### Goal
Every entry that follows needs to be repeated exactly.

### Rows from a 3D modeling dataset
......
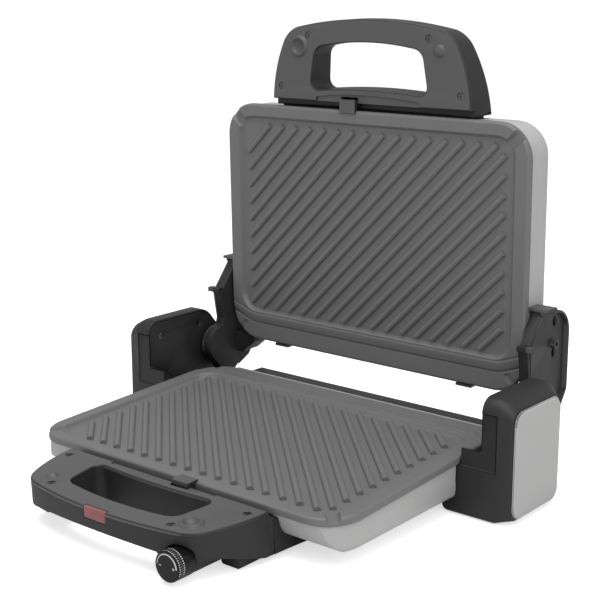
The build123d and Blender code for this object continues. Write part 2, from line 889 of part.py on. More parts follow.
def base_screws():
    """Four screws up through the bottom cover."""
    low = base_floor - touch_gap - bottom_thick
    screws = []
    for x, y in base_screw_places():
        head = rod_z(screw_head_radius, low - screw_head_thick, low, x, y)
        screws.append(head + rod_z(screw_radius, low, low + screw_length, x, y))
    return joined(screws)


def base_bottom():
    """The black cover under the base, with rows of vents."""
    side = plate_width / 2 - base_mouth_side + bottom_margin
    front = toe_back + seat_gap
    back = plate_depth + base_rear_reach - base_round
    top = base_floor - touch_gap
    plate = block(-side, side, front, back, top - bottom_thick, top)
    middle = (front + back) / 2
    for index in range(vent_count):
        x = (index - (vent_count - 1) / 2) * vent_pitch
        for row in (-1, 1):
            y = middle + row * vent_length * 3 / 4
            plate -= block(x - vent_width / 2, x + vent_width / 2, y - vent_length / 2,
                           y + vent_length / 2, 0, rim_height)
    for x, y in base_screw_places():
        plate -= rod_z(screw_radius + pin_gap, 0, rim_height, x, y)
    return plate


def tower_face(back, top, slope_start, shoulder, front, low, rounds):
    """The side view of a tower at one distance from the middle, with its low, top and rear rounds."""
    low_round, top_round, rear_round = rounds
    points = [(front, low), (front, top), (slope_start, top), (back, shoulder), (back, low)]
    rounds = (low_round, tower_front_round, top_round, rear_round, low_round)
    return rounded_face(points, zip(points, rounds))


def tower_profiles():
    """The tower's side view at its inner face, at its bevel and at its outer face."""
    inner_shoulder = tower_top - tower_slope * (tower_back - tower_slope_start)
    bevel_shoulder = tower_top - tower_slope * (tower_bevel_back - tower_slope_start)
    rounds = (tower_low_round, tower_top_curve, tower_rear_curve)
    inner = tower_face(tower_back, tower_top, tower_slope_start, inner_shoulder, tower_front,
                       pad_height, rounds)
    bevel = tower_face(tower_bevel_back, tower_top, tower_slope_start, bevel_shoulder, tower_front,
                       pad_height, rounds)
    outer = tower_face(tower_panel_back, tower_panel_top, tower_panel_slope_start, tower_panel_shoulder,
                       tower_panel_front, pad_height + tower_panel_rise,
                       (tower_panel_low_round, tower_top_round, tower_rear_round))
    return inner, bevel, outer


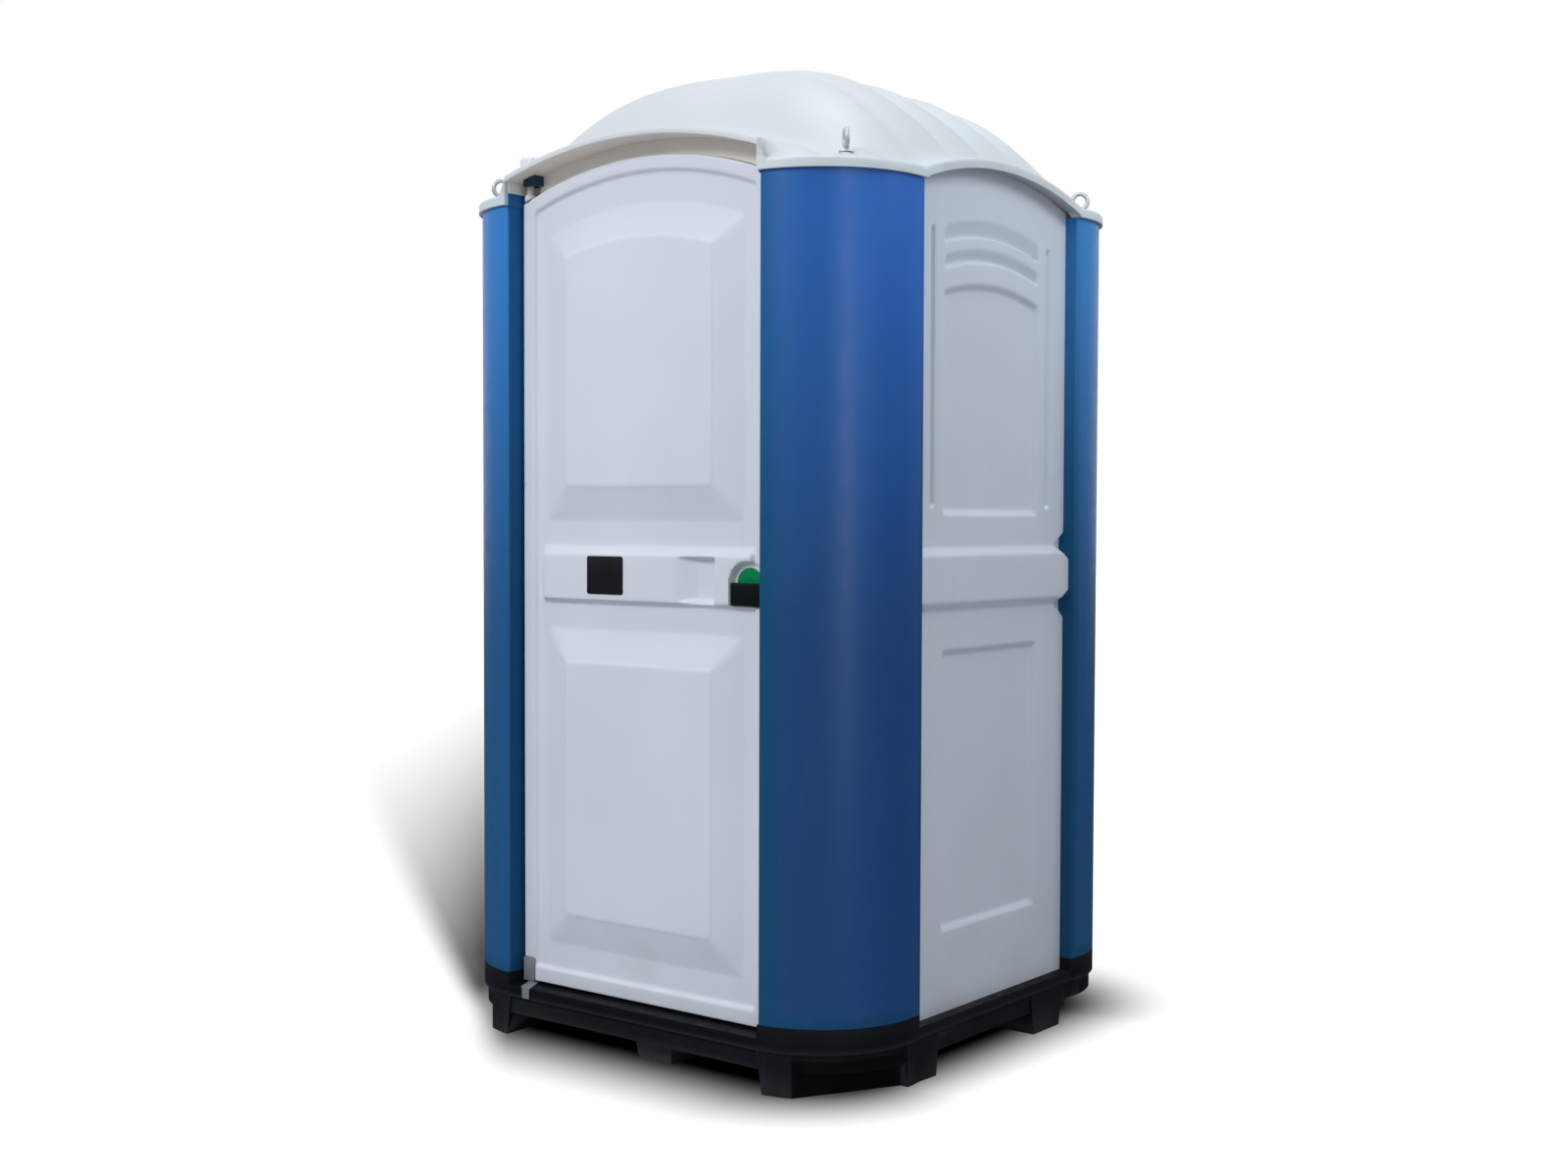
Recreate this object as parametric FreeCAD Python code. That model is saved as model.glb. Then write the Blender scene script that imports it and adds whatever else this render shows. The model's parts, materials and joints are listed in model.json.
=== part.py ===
......
### Complete output
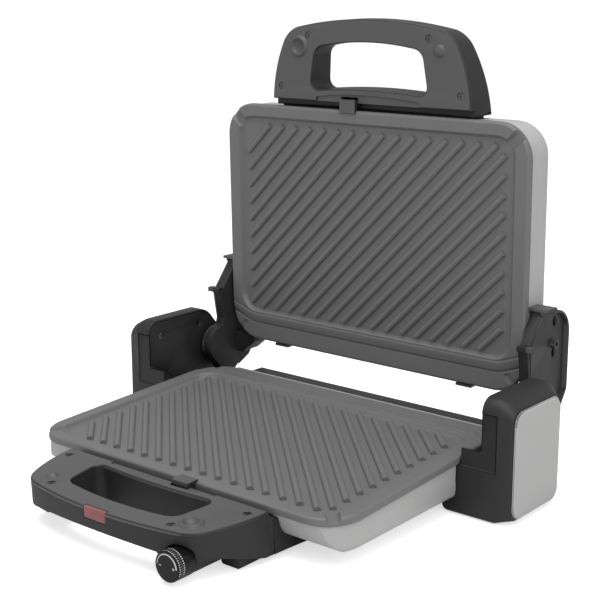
The build123d and Blender code for this object continues. Write part 2, from line 889 of part.py on. More parts follow.
def base_screws():
    """Four screws up through the bottom cover."""
    low = base_floor - touch_gap - bottom_thick
    screws = []
    for x, y in base_screw_places():
        head = rod_z(screw_head_radius, low - screw_head_thick, low, x, y)
        screws.append(head + rod_z(screw_radius, low, low + screw_length, x, y))
    return joined(screws)


def base_bottom():
    """The black cover under the base, with rows of vents."""
    side = plate_width / 2 - base_mouth_side + bottom_margin
    front = toe_back + seat_gap
    back = plate_depth + base_rear_reach - base_round
    top = base_floor - touch_gap
    plate = block(-side, side, front, back, top - bottom_thick, top)
    middle = (front + back) / 2
    for index in range(vent_count):
        x = (index - (vent_count - 1) / 2) * vent_pitch
        for row in (-1, 1):
            y = middle + row * vent_length * 3 / 4
            plate -= block(x - vent_width / 2, x + vent_width / 2, y - vent_length / 2,
                           y + vent_length / 2, 0, rim_height)
    for x, y in base_screw_places():
        plate -= rod_z(screw_radius + pin_gap, 0, rim_height, x, y)
    return plate


def tower_face(back, top, slope_start, shoulder, front, low, rounds):
    """The side view of a tower at one distance from the middle, with its low, top and rear rounds."""
    low_round, top_round, rear_round = rounds
    points = [(front, low), (front, top), (slope_start, top), (back, shoulder), (back, low)]
    rounds = (low_round, tower_front_round, top_round, rear_round, low_round)
    return rounded_face(points, zip(points, rounds))


def tower_profiles():
    """The tower's side view at its inner face, at its bevel and at its outer face."""
    inner_shoulder = tower_top - tower_slope * (tower_back - tower_slope_start)
    bevel_shoulder = tower_top - tower_slope * (tower_bevel_back - tower_slope_start)
    rounds = (tower_low_round, tower_top_curve, tower_rear_curve)
    inner = tower_face(tower_back, tower_top, tower_slope_start, inner_shoulder, tower_front,
                       pad_height, rounds)
    bevel = tower_face(tower_bevel_back, tower_top, tower_slope_start, bevel_shoulder, tower_front,
                       pad_height, rounds)
    outer = tower_face(tower_panel_back, tower_panel_top, tower_panel_slope_start, tower_panel_shoulder,
                       tower_panel_front, pad_height + tower_panel_rise,
                       (tower_panel_low_round, tower_top_round, tower_rear_round))
    return inner, bevel, outer


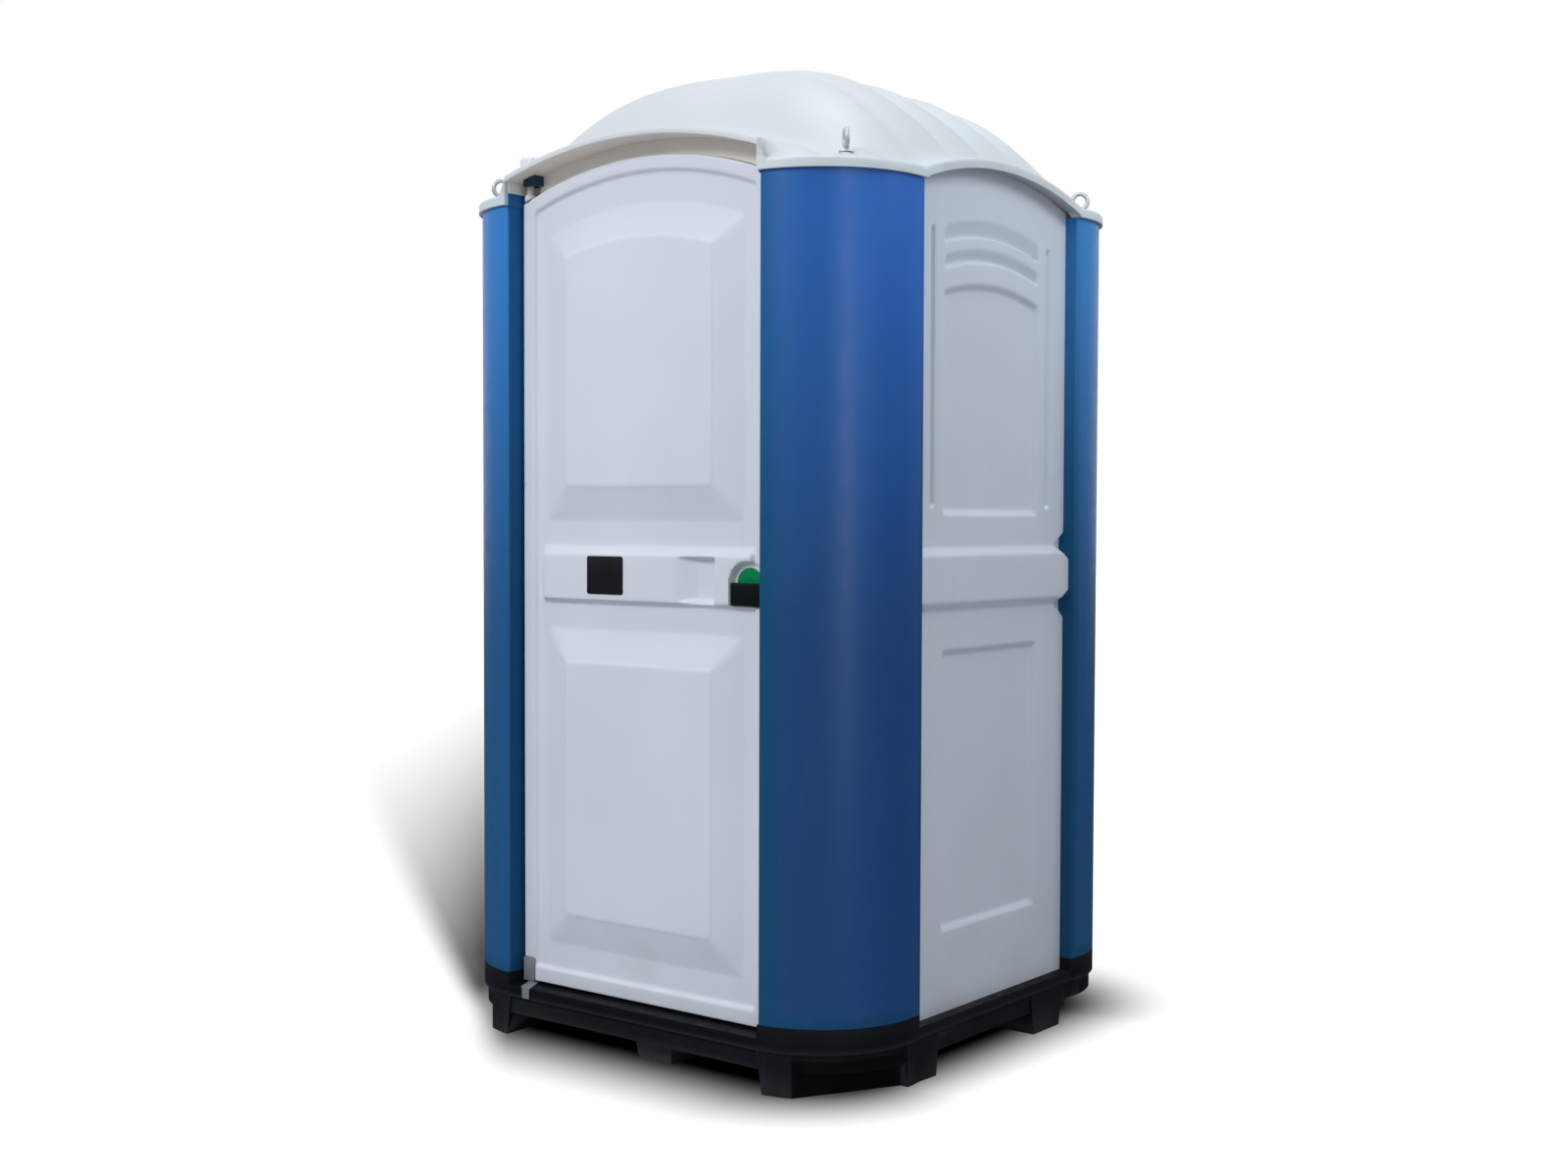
Recreate this object as parametric FreeCAD Python code. That model is saved as model.glb. Then write the Blender scene script that imports it and adds whatever else this render shows. The model's parts, materials and joints are listed in model.json.
=== part.py ===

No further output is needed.